To which I would add that there is lot more that can be added.

In the old days the Holy Grail of reproduced audio was to make a listening experience be exactly like a live performance. That is theoretically possible though generally impractical. A good multi-channel surround system or even simple stereo can come close enough if the system is good enough and set up well. A key element is that speakers create an actual sound field, something headphones can't do. With the development of reasonable compression like mp3 it became possible for anyone to carry an entire musical library on their person and listen to whatever they wanted whenever they wanted, as long as they use headphones or earbuds. Convenience defeated realism for almost everyone not a musical purist, and thus became the market standard. Dumb'ed-down audio was the clear winner.
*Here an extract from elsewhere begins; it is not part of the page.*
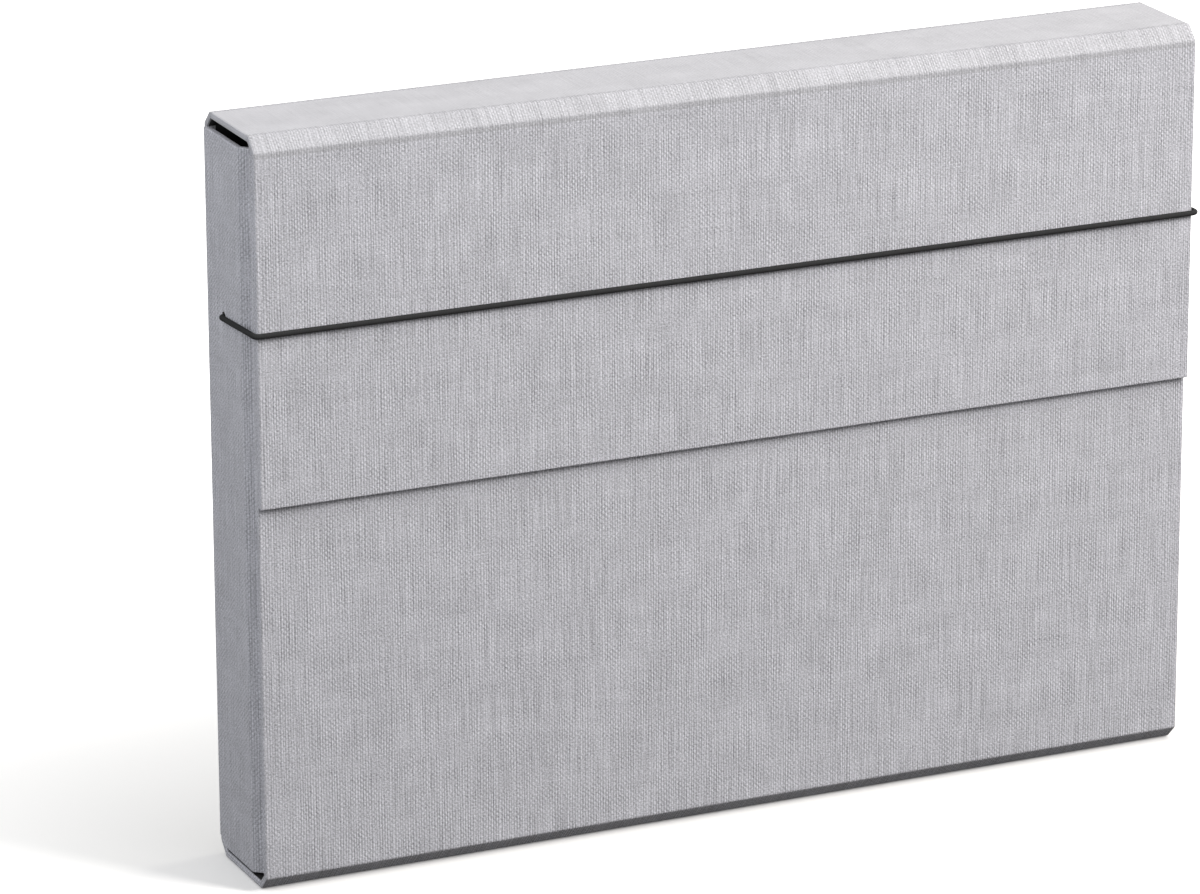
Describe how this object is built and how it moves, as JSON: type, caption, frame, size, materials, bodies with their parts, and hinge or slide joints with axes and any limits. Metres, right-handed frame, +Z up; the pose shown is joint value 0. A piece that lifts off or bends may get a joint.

When CDs first came out they didn't sound as good as vimyl, especially for "re-released" original tracks. That wasn't because of any weakness in the medium (like the ridiculous holes-in-the-music argument) but because vinyl has its own properties which engineers had learned to accommodate. Just as audio engineers gradually learned how to mix and master CDs to sound good, they eventually adapted to create mixes which sounded okay in phones. High bit rate mp3s can sound good like raw PCM audio, but of course they are nearly as big too. The new goal isn't the live-performance of the old days but it isn't meant to be. It's meant to be something which sounds good, real or not. (I have in fact mixed several CDs and a DVD with phones and highest-bit-rate mp3s.)

So put all this in a car. Yeesh. A car is about the worst environment you can imagine for good audio. You have two seating positions, neither of which is very far away from the various speakers. How do you generate spatial effects correctly for both, or even one? I once worked out the transfer function math to use head-shadow effects to do it. It was messy. I was not able to determine whether the solution was degenerate or physically possible, and since no one in the company was interested and it wasn't my primary job I didn't pursued it further.

Porsche's Bose system has a surround effects feature. Sharon and I found that it made speech such as ball game on the radio less intelligible. I haven't been tempted to try it on music. I don't know what it does but I can guess. Disclaimer - the company I worked for was a Bose competitor and I understood a bit of their technology, so I'd be a biased judge.

Anyway, the point is, good audio is really hard, and in practice depends on what you are willing to call good enough.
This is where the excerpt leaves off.